## Job
Work through the material below and count the lines holding the word "body"; give that count and nothing more.

----

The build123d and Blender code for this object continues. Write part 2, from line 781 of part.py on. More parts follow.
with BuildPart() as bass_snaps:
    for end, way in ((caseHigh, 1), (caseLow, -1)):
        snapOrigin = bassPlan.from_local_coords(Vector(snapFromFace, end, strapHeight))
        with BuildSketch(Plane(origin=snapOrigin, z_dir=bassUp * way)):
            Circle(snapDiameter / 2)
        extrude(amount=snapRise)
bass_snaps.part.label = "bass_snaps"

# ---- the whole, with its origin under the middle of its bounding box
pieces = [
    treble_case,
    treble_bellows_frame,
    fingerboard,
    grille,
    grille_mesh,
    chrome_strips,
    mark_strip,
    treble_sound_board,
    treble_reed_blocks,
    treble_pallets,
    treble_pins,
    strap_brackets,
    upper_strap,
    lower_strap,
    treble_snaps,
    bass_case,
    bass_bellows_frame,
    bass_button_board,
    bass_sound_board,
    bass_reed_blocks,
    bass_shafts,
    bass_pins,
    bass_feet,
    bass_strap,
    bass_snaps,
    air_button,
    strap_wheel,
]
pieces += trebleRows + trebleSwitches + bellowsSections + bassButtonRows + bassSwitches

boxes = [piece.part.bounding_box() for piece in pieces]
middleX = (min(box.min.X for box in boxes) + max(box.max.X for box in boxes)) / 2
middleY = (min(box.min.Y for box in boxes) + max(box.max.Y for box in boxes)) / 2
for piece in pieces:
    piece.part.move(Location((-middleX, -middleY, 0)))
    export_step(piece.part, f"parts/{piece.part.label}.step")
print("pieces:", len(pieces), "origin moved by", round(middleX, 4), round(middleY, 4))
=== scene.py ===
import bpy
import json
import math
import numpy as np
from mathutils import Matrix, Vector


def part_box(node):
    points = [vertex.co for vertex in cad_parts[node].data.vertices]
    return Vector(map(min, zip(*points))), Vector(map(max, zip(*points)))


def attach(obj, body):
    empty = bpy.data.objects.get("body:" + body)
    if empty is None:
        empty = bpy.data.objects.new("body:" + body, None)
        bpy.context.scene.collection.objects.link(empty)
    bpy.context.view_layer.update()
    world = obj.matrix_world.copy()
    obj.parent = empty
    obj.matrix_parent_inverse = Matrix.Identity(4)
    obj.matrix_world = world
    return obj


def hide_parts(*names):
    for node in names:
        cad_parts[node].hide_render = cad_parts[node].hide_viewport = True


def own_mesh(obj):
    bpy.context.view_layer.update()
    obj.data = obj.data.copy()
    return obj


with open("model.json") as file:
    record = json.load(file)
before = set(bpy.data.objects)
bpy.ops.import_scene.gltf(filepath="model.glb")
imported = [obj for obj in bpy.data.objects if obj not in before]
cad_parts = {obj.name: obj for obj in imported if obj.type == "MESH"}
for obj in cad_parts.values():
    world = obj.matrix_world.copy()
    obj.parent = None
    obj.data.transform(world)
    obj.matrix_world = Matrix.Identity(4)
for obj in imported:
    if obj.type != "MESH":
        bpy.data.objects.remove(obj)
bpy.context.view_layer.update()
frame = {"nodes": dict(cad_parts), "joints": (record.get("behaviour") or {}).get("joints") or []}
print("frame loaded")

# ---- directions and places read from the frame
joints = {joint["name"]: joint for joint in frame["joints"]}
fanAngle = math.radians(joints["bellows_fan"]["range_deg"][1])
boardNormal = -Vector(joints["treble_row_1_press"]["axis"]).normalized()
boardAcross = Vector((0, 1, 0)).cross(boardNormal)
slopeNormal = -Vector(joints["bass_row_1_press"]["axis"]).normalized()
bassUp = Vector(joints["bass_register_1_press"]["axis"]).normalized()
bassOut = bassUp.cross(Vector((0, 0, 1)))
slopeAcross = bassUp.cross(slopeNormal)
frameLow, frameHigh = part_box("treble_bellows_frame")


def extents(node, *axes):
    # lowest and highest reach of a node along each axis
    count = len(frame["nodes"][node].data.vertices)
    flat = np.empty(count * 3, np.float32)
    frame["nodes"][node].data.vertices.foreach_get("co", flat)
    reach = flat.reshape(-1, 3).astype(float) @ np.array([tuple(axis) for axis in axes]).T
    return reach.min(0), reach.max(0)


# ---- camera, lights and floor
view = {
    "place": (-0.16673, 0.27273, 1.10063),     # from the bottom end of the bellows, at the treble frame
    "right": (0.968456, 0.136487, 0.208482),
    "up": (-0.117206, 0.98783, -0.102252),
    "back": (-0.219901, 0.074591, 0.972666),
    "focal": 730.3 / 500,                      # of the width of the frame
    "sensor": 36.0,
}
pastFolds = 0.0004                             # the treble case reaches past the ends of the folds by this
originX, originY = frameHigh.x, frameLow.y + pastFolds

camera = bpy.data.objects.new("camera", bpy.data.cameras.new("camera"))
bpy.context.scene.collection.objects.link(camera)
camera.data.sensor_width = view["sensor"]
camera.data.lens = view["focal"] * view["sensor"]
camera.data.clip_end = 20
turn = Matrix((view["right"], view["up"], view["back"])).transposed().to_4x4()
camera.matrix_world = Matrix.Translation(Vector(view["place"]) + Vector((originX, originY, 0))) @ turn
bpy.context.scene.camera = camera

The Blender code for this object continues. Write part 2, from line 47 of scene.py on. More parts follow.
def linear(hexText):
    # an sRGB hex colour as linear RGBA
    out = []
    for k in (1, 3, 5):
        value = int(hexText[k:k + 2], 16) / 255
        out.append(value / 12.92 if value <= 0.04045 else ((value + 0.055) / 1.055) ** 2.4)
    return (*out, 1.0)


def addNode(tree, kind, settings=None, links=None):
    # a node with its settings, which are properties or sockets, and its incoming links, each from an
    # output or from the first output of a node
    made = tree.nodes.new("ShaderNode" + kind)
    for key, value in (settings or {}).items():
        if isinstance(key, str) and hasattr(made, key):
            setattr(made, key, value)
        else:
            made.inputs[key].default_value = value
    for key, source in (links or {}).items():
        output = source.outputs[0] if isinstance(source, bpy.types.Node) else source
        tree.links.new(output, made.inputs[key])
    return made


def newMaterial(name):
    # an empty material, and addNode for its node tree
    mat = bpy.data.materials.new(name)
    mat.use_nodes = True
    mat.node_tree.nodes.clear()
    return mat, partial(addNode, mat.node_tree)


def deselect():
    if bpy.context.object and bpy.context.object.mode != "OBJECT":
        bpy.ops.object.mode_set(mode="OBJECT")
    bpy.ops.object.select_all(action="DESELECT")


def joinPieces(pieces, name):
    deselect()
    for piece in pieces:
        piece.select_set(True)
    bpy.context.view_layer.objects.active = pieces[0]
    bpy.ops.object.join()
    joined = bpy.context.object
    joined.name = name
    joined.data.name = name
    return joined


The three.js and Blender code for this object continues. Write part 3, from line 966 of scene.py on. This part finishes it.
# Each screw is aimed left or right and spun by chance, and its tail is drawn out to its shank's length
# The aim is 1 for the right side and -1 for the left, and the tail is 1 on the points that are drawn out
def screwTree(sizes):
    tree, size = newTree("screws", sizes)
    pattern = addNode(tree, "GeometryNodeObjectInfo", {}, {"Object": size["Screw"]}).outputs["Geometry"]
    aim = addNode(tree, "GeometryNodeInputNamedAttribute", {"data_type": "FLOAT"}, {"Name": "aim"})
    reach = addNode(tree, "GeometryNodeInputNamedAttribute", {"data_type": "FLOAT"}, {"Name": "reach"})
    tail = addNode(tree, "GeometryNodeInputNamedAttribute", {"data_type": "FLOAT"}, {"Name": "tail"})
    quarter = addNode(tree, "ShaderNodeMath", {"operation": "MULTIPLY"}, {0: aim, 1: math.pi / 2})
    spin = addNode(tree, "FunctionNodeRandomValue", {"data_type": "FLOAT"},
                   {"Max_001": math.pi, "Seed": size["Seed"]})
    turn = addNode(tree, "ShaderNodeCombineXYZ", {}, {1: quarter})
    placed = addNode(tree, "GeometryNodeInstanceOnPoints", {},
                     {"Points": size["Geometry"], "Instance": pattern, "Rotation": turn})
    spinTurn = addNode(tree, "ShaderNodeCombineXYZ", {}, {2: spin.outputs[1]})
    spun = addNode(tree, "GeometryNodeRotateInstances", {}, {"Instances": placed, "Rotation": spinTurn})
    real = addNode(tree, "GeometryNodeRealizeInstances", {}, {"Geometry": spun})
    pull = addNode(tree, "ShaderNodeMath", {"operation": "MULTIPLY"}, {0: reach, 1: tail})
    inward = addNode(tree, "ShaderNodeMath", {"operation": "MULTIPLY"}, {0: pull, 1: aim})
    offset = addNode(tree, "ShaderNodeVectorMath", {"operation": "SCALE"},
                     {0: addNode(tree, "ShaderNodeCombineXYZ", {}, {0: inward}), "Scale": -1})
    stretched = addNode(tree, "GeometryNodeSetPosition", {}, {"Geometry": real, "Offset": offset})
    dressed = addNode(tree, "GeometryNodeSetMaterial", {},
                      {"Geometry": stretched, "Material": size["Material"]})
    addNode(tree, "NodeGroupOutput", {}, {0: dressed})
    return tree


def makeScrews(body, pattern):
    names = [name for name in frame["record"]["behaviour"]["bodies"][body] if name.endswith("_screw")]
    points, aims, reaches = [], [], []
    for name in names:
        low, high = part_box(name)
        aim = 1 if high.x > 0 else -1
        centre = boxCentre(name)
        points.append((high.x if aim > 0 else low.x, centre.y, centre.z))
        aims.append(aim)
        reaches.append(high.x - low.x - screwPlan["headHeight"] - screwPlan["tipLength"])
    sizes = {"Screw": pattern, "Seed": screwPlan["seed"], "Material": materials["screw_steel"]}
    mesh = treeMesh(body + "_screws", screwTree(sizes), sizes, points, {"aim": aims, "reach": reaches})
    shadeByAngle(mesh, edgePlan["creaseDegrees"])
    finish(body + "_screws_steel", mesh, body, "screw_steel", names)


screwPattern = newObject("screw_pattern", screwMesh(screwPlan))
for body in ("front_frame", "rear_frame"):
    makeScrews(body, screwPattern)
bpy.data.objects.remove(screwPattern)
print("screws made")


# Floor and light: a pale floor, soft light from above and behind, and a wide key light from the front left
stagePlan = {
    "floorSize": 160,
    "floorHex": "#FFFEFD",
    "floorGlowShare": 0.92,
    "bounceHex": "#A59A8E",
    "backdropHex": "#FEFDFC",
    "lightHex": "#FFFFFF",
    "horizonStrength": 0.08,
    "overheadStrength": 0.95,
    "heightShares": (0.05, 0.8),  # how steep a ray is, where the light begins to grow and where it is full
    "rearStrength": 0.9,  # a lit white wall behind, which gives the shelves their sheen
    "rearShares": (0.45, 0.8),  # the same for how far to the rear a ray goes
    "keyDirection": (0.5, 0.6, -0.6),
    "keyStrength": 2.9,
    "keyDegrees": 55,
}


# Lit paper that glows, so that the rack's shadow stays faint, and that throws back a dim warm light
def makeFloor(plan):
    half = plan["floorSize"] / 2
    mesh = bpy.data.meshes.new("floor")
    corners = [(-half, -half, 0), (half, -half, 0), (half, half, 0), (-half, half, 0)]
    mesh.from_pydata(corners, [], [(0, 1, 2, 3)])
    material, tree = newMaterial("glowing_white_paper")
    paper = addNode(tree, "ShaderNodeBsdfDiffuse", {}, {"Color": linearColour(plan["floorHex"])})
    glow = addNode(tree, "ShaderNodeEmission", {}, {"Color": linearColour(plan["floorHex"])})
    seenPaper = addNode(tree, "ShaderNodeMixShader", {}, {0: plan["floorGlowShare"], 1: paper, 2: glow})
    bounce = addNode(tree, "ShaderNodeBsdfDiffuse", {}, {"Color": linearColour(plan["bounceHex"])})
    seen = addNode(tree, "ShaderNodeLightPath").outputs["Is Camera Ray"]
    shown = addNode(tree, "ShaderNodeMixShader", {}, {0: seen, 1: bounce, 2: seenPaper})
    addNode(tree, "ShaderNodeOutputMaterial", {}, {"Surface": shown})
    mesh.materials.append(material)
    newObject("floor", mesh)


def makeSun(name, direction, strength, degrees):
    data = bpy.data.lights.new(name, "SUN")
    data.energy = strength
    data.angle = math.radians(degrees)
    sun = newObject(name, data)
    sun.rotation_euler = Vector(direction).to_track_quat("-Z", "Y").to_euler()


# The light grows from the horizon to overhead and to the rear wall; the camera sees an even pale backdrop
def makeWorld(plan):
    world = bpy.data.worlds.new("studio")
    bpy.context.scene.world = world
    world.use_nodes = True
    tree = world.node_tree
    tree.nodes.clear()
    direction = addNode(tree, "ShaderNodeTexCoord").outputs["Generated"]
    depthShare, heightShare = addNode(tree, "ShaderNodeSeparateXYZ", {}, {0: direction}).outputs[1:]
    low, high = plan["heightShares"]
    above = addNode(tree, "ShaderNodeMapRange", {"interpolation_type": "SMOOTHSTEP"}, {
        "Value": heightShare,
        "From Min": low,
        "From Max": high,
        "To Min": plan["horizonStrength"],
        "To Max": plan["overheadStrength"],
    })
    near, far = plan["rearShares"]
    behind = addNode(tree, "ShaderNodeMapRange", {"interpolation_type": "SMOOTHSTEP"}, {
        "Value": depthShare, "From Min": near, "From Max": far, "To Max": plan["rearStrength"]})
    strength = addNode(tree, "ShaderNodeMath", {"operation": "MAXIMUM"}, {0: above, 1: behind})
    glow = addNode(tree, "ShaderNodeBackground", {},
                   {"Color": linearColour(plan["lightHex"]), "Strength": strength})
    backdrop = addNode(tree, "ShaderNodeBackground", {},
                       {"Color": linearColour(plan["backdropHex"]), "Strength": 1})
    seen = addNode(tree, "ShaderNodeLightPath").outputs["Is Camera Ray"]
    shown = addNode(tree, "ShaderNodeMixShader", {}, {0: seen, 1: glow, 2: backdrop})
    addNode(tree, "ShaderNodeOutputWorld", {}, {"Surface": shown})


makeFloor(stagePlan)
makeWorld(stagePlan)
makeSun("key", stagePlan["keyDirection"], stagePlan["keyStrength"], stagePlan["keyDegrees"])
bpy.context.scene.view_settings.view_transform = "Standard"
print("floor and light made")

----

## Output below
9